For those of you that are disheartened by the lack of 3D on LG's 2017 lineup, here is one of the only articles that I've found that discusses this. It also has a link to a petition for LG to bring it back. LG does listen to its customers as evidenced by them bringing a game mode to HDR, so maybe it will have some effect, can't hurt. I think the general 3D consumer isn't even aware this is happening. For those of us that bought a 2016 OLED with 3D being one of the main reasons for purchase (such as my family), this is quite a blow if something happens to our tv prematurely. http://www.3-dreview.com
As I've noted in the 3D room, I was originally going to keep my 3D LED TV for another year before buying into OLED, but am now seriously considering buying the 65" c6. I would keep that model for three years before upgrading it to a 2020 OLED, and apparently being forced to finally give up 3D.

I know I have to act fast on this, and so I am asking the members of this forum who own the c6 to give me some much-needed info on this TV that I can't really get anywhere else. My questions are as follows:

1. I read on Amazon a critique from one customer who said that the TV was too fragile, and I got the impression that if a person just breathed on it, it would shatter into a million pieces. I've read that nowhere else, but could you please comment on that? I have no children in my house, and I take extra-good care of my Home Theater equipment, but is there anything for me to worry about?

2. I've read that motion-judder isn't a major problem for the c6 except with 24fps blu-rays or 4k blu-rays.
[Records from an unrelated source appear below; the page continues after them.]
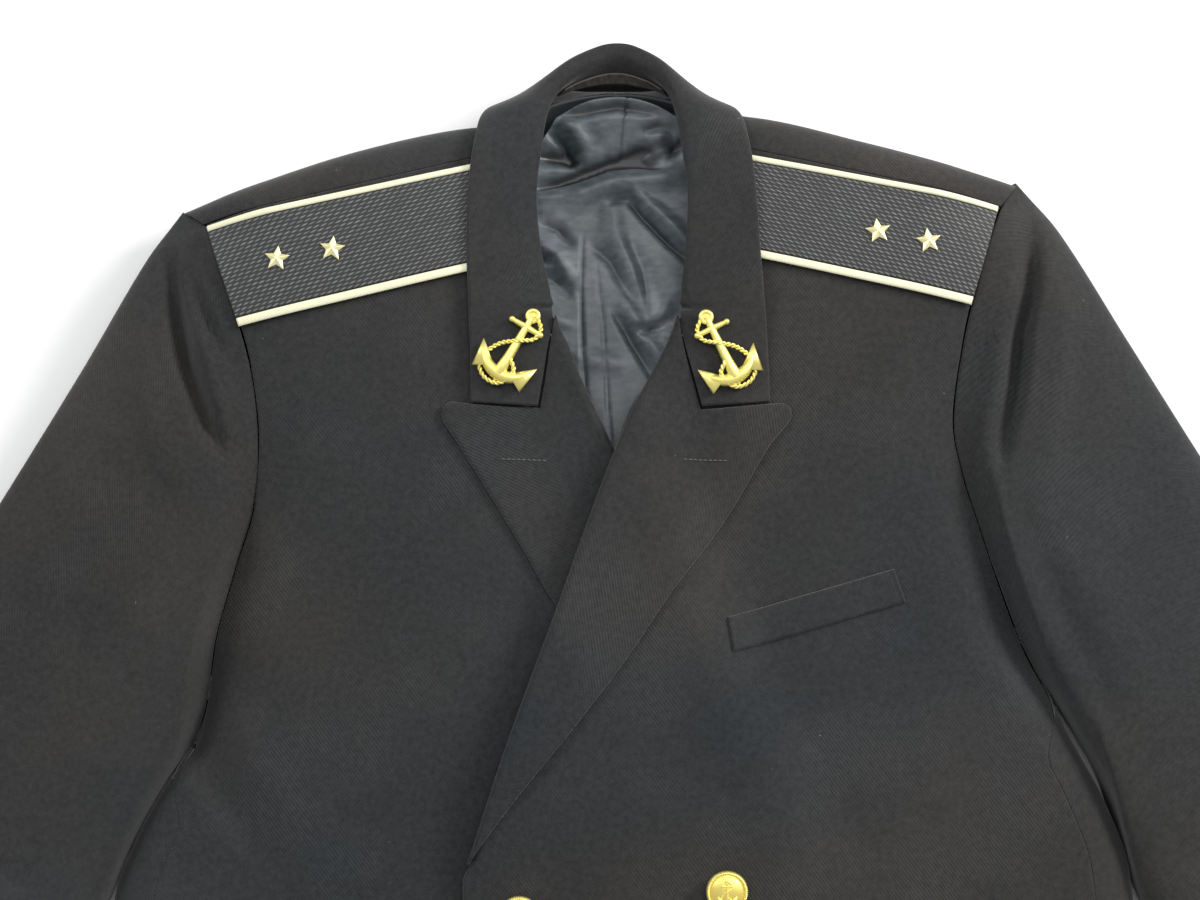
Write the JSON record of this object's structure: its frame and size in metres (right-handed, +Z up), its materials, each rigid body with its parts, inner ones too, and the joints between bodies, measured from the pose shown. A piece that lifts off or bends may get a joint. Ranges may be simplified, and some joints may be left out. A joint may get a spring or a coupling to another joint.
{
  "type": "military jacket",
  "caption": "Double-breasted naval uniform jacket laid flat, with peak lapels, shoulder straps, collar anchors, a breast welt and gilt buttons.",
  "frame": {"origin": "middle of the laid jacket's outline, on the surface that it lies on", "axes": "+X towards the wearer's left, +Y towards the collar, +Z up from the surface, out of the fronts"},
  "size_m": [1.099, 0.8244, 0.0516],
  "materials": {
    "black_wool": "black wool twill, matt with a short nap",
    "lining_satin": "blue-grey satin lining",
    "neck_tape": "dark brown-grey satin tape",
    "strap_galloon": "black braid woven in small raised lozenges",
    "cream_piping": "cream cord",
    "gilt_metal": "gilt"
  },
  "bodies": {
    "root": {"back": "black_wool", "front_right": "black_wool", "front_left": "black_wool", "side_right": "black_wool", "side_left": "black_wool", "upper_sleeve_right": "black_wool", "upper_sleeve_left": "black_wool", "under_sleeve_right": "black_wool", "under_sleeve_left": "black_wool", "lapel_right": "black_wool", "lapel_left": "black_wool", "collar": "black_wool", "breast_welt": "black_wool", "back_lining": "lining_satin", "collar_band": "neck_tape", "shoulder_strap_right": "strap_galloon", "shoulder_strap_left": "strap_galloon", "piping_back_right": "cream_piping", "piping_back_left": "cream_piping", "piping_front_right": "cream_piping", "piping_front_left": "cream_piping", "star_right_1": "gilt_metal", "star_right_2": "gilt_metal", "star_left_1": "gilt_metal", "star_left_2": "gilt_metal", "anchor_right": "gilt_metal", "anchor_left": "gilt_metal", "button_outer_1": "gilt_metal", "button_outer_2": "gilt_metal", "button_outer_3": "gilt_metal", "button_inner_1": "gilt_metal", "button_inner_2": "gilt_metal", "button_inner_3": "gilt_metal"}
  },
  "joints": []
}
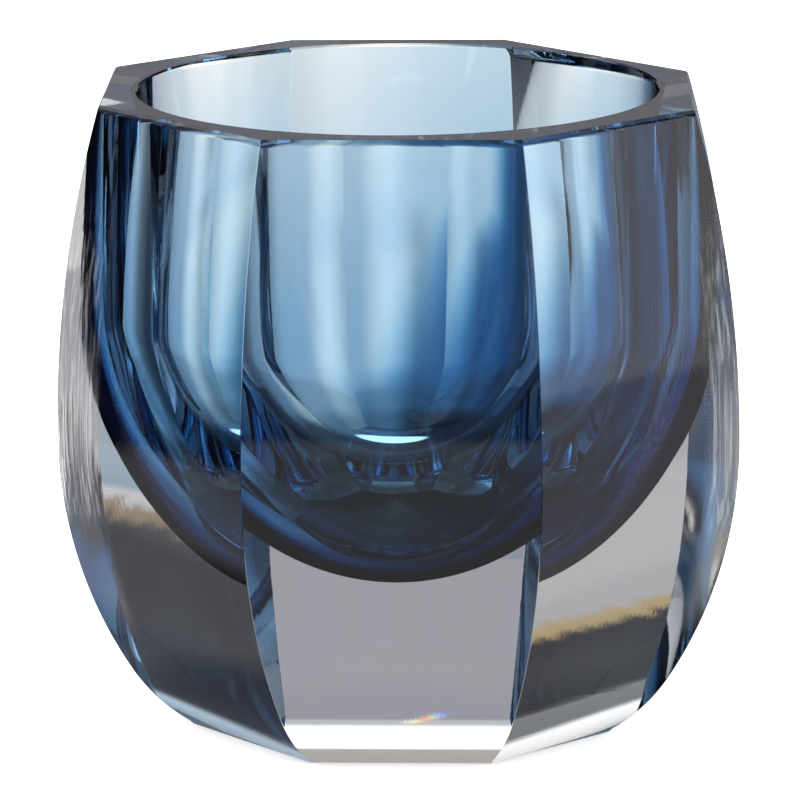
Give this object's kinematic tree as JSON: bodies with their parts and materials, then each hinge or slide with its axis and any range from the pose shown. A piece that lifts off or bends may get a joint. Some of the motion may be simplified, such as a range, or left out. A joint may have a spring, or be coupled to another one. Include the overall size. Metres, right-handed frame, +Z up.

I have the anti-judder setting at its lowest level on my LED TV because I hate the soap-opera effect, and so I do have occasional judder during panning. I don't have a problem with that, and I notice that the same thing happens to movies in our local theaters. Should I have anything to be concerned about with the c6?

3. When I viewed the b6 at our local B&M I decided to stand 11 feet away, three feet to the left of the left edge of the screen, and I noticed no color shift. This is the area I sit in when I have company over. Would I have any problem with color-shift on the c6?

4. What about the curve? Looking directly at the screen there won't be a problem, but is it at all distracting to you when sitting at an angle?

5. Finally, how complex will it be to properly set the TV up for HDR 4k viewing, and for getting the best overall broadcast picture? I have to give my Sony credit for one thing: setting it up was super-simple. I expect some work with the c6, but I hope I don't have to have a chemist's degree to produce a satisfactory picture.

Please forgive me for asking all these questions, but as time is a factor here, any input from the members here would be appreciated more than I can tell you. Thanks for all opinions and advice.